While the construction company apologised for not sending the notice when it was created and dated, Lewis said the latest disruptions to foot traffic and access to Palms seemed “engineered to inflict maximum damage on the few remaining viable businesses on Oxford Street”.
“We are devastated for the other struggling small businesses on Oxford Street, as this may be the straw that breaks the camel’s back for many.”
Due to the works, Lewis said Palms would be forced to close on Tuesdays until further notice because the level of disruption now made trading untenable. “More days may need to be reviewed as the foot traffic impacts become apparent, however; if we can manage to hold out, we will,” he said.

Weather permitting, the construction company has told local businesses that the nightworks will continue until February 27 – just two days before the Mardi Gras parade. The work includes road pavement excavation and stormwater drainage installation, with temporary lane closures and noise impacts.
With rain on Friday and possible showers forecast for Saturday, as well as a medium chance of showers expected on Tuesday, it will be a race against time to complete the works for the parade.
During a walk down Oxford Street on Friday afternoon as it was raining, Gay Sydney News witnessed a forklift and multiple construction workers still working away on the cycleway.
A City of Sydney spokesperson promised that while construction of the cycleway would not be complete in time for the parade, the contractor building it would “shut down operations and remove all barricades, construction equipment, and make the area safe” ahead of the march.
“We will then resume construction and expect to complete the project in mid-2025, weather and other conditions permitting,” the spokesperson said.

City of Sydney Deputy Lord Mayor Zann Maxwell told Gay Sydney News he had been assured by Lord Mayor Clover Moore’s office that there would be “no holes in the ground” for the parade.
“This parade has been a fixture of Oxford Street for decades.
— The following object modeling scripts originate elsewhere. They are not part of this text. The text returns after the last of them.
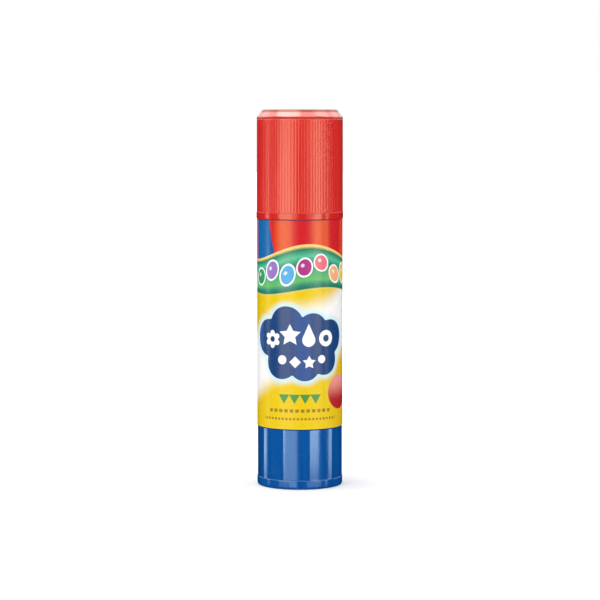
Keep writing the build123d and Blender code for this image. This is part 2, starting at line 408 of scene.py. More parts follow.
def flower(x, y, radius):
    """Flower: a circle whose radius swells and shrinks once for each petal."""
    petals = 6
    between_petals = 0.66
    swell = maths("ABSOLUTE", maths("COSINE", maths("ARCTAN2", x, y) * (petals / 2)))
    return length(x, y) - radius * (between_petals + swell * (1 - between_petals))


def drop(x, y, radius, height):
    """Drop with its point up: a disc, and the wedge whose sides touch the disc and meet at the point."""
    lean = radius / height
    side = maths("ABSOLUTE", x) * (1 - lean * lean) ** 0.5 + y * lean - radius
    return either(disc(x, y, radius), both(side, radius * lean - y))


white, navy = ink(250, 250, 250), ink(20, 66, 122)


def colour_scale(tree, place, stops, stepped=False):
    """Colour ramp read at that place, from pairs of a position and a colour. Stepped, it doesn't blend."""
    ramp = tree.nodes.new("ShaderNodeValToRGB")
    if stepped:
        ramp.color_ramp.interpolation = "CONSTANT"
    elements = ramp.color_ramp.elements
    while len(elements) < len(stops):
        elements.new(1.0)
    for element, (position, colour) in zip(elements, stops):
        element.position = position
        element.color = colour
    tree.links.new(place.socket, ramp.inputs[0])
    return ramp.outputs[0]


def ground_inks(across, up, wave):
    """Yellow, with a painted shade that deepens it away from the front, and a white glow slanting through
    it.
    Above the wave lies a red field with soft orange bands, a print pattern placed so that two of them are
    painted highlights at the front, and a blue panel whose edge slants down to the right."""
    yellow, shaded_yellow = ink(234, 200, 12), ink(226, 186, 10)
    red, orange = ink(210, 28, 38), ink(228, 84, 36)
    panel_blue, deep_blue = ink(8, 104, 172), ink(12, 84, 156)
    glow_foot, glow_slope = 34.5, 0.42
    glow_core, glow_reach = 5.0, 10.5
    shade_from, shade_to = 6, 15
    film_top, panel_slope = 62.2, 0.23
    panel_left, panel_right_at_top = -13.0, -7.7

    glow_line = up - glow_foot - across * glow_slope + maths("SINE", across * 0.24) * 1.2
    glow = rise(maths("ABSOLUTE", glow_line), glow_reach, glow_core)
    # Painted shade: the yellow deepens from 6 to 15 mm to either side of the front, towards the label's
    # sides.
    shade = over(yellow, shaded_yellow, rise(maths("ABSOLUTE", across + 1), shade_from, shade_to))
    shade = over(shade, white, glow * 0.97)
    # Painted highlights: the soft orange bands in the red are a print pattern that repeats round the film,
    # and the two either side of the front lie where the side lamps' highlights fall.
    bands = maths("COSINE", across * 0.7 + 2.8)
    shade = over(shade, over(red, orange, rise(bands, -0.7, 1.0)), inked(wave - up))
    slant = across - panel_right_at_top - (film_top - up) * panel_slope - maths("SINE", up * 0.3) * 0.35
    panel = both(both(slant, wave - up), panel_left - across)
    return over(shade, over(panel_blue, deep_blue, rise(slant, -1.6, 0)), inked(panel))


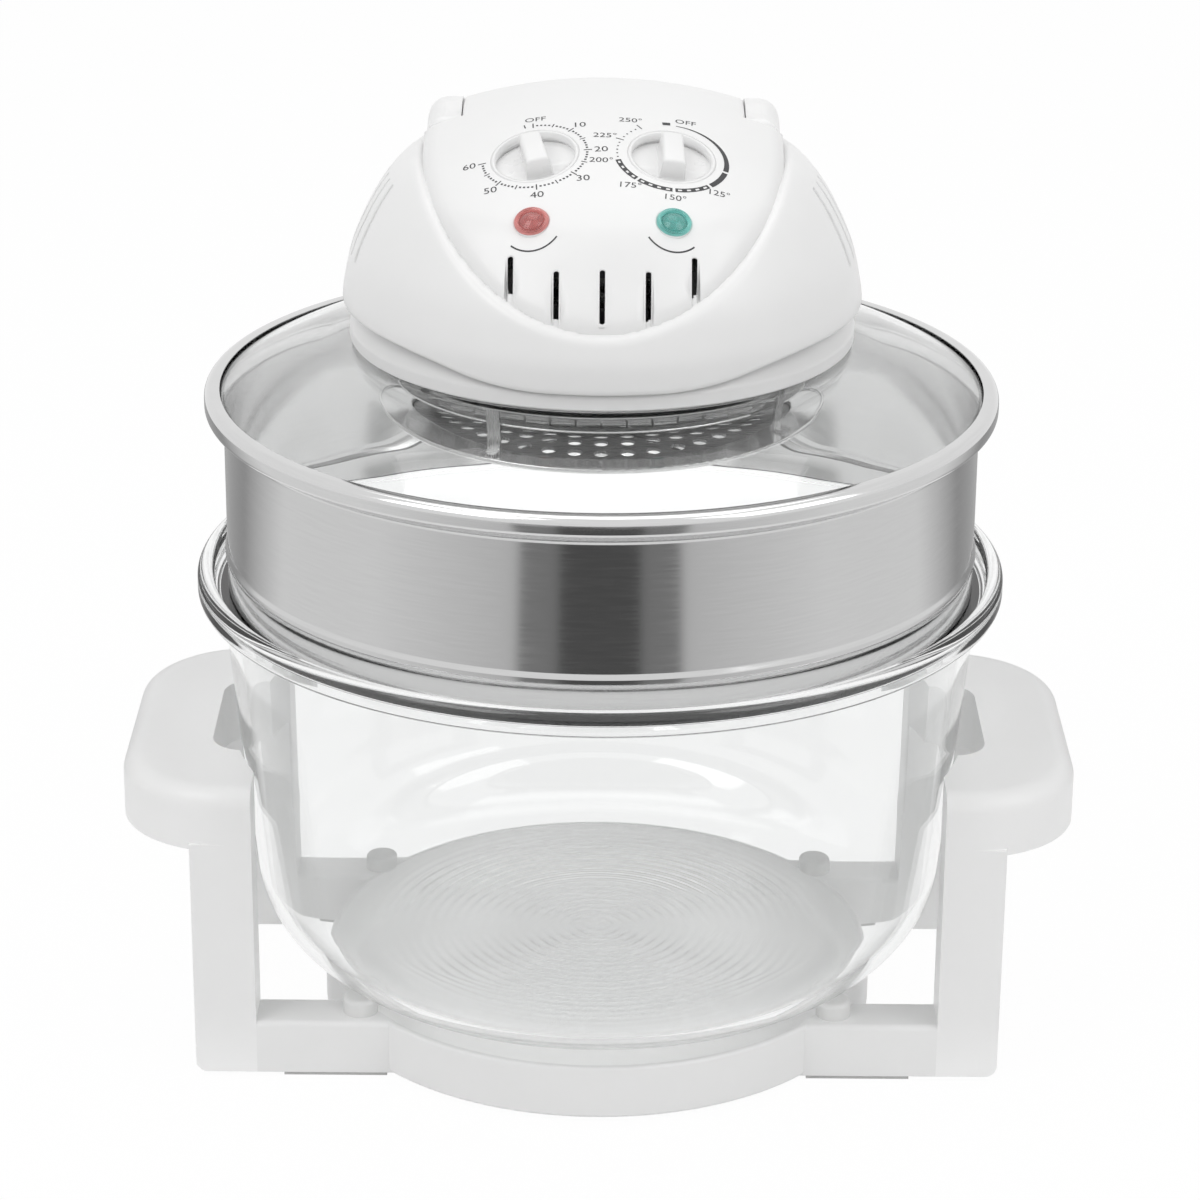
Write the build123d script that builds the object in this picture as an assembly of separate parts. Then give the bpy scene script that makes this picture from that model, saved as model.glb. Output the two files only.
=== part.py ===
from build123d import *
import math
import os

# Glass bowl convection oven, in millimetres.
# Z is up, z = 0 is the worktop, the bowl's axis is X = Y = 0 and the front faces -Y.

os.makedirs("parts", exist_ok=True)

# Clearances and common sheet and wall sizes
slip = 0.3
seam = 0.2
moulded_wall = 3.0
shell_wall = 2.5
sheet = 1.0
running = 0.05

# Stand
foot_proud = 1.5
foot_length = 43.0
foot_width = 16.0
tray_radius = 118.0
tray_top = 25.0
tray_floor = 9.0
bar_reach = 80.0
bar_depth = 22.0
post_inset = 0.6
post_width = 25.5
grip_reach = 31.0
grip_bottom = 103.0
grip_top = 130.0
grip_corner = 46.0
grip_rounding = 8.0
hand_gap_wall = 5.5
hand_gap_length = 76.0
stud_radius = 7.2
stud_x = 99.0
stud_crown = 0.5
tongue_length = 19.0
tongue_height = 20.0
stand_screw_radius = 2.0

# Glass bowl
glass = 4.5
bowl_base = 30.0
bowl_corner = 46.8
bowl_low_radius = 142.6
bowl_flare = 0.0958
bowl_rim_overhang = 9.7846
bowl_rim_bottom = 193.0
bowl_rim_height = 10.5
ledge_depth = 7.5
bowl_rim_lip = 7.0

# Steel extender ring
ring_play = 5.7
ring_height = 76.0
ring_bead = 0.9
ring_bead_height = 14.0
ring_flange = 4.7

# Lid
lid_rim_overhang = 3.0
lid_rim_height = 9.0
lid_rim_leg = 6.5
lid_rim_sheet = 1.0
lid_glass_thickness = 4.0
lid_hole_radius = 82.0
hub_radius = 98.0
hub_rise = 29.0
gasket = 1.0

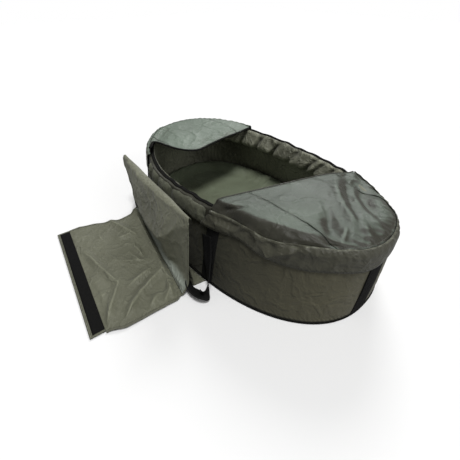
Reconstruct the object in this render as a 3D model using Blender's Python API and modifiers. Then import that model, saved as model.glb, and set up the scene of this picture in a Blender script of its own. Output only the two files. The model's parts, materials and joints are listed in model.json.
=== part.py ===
"""Carp cradle: a soft, bath-shaped tub that holds a carp on the bank.

Foam walls and a padded floor stand inside a nylon tub. A fitted cap closes each end, a wide flap
closes the middle, and a webbing handle hangs on each long side. The cradle is modelled as it lies
open: both caps on, the flap folded out over the left wall and lying on the ground, the handles down.

Frame: metres, +Z up, the origin on the ground below the middle of the tub, the long axis along X.
The near end is at +X and the flap and the left handle are on the -Y side.
"""

from math import acos, asin, atan, ceil, copysign, cos, floor, pi, radians, sin

import bmesh
import bpy
from mathutils import Vector

# Tub
BASE_LENGTH = 1.09
BASE_WIDTH = 0.66
RIM_LENGTH = 1.12
RIM_WIDTH = 0.56
WALL_HEIGHT = 0.268
NEAR_ROUNDNESS = 2.3  # exponent of the plan outline at each end: 2 is an ellipse, more is squarer
FAR_ROUNDNESS = 2.5
SKEW = 0.09  # how far the soft tub stands askew: the left side forward, the right side back
RING_STEPS = 64
GAP = 0.0004

# Cloth, foam and trim
FABRIC = 0.0016
BASE_SHEET = 0.003
PIPING_RADIUS = 0.0033
FOAM_THICKNESS = 0.026
FOAM_EDGE = 0.005
BASE_FOAM = 0.022
LINING = 0.0014
GATHER = 0.0045
LINING_EASE = 0.0012
MAT_THICKNESS = 0.010
MAT_CROWN = 0.007
MAT_EDGE = 0.060
BINDING_WIDTH = 0.018
BINDING_HEIGHT = 0.0032
SHOULDER = 0.013  # height over which the outer wall and the lining turn in over the foam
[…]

It’s too important to the community, to businesses, and to the city’s economy for anything to go wrong,” he said.
“If it does, there’ll be serious questions to answer.”
Maxwell said that the City of Sydney would be footing the bill for a temporary resurfacing of the road for the parade. This typically includes applying a temporary layer of material, such as asphalt, to the existing road surface before completing the works, after which the area will be fully resurfaced.
“The alternative – delaying the works – would have pushed the project back even further and triggered costly prolongation costs from the contractors,” he said.
Maxwell linked the cycleway construction delays back to the $200 million Oxford & Foley development, which was meant to be completed in 2023.

“The cycleway was originally set to be completed before this Mardi Gras, but that became impossible after the Oxford & Foley development was thrown into chaos,” Maxwell said.
“The problems [with that development] – collapsed walls, asbestos discoveries, and developer changes to the design mid-project – delayed access to key sections of the street, which in turn pushed back the cycleway works.”
Maxwell said he understood why people were sceptical of the project given that Oxford Street’s “renaissance” had been promised for years.
“Oxford Street has been in a state of construction or decline for years, and the City’s track record of delivering for this precinct hasn’t always been great,” he said.
“But I’ve been told this [the removal of cycleway construction equipment and barricades] will be ready [in time for the parade], and I’ll be watching closely to make sure that promise is kept.”
The Sydney Gay and Lesbian Mardi Gras organisation said its parade operations team had been working closely with the City of Sydney and all relevant authorities for many months to ensure a smooth parade.
TOGA group, the company behind the Oxford and Foley development, did not respond to a request for comment.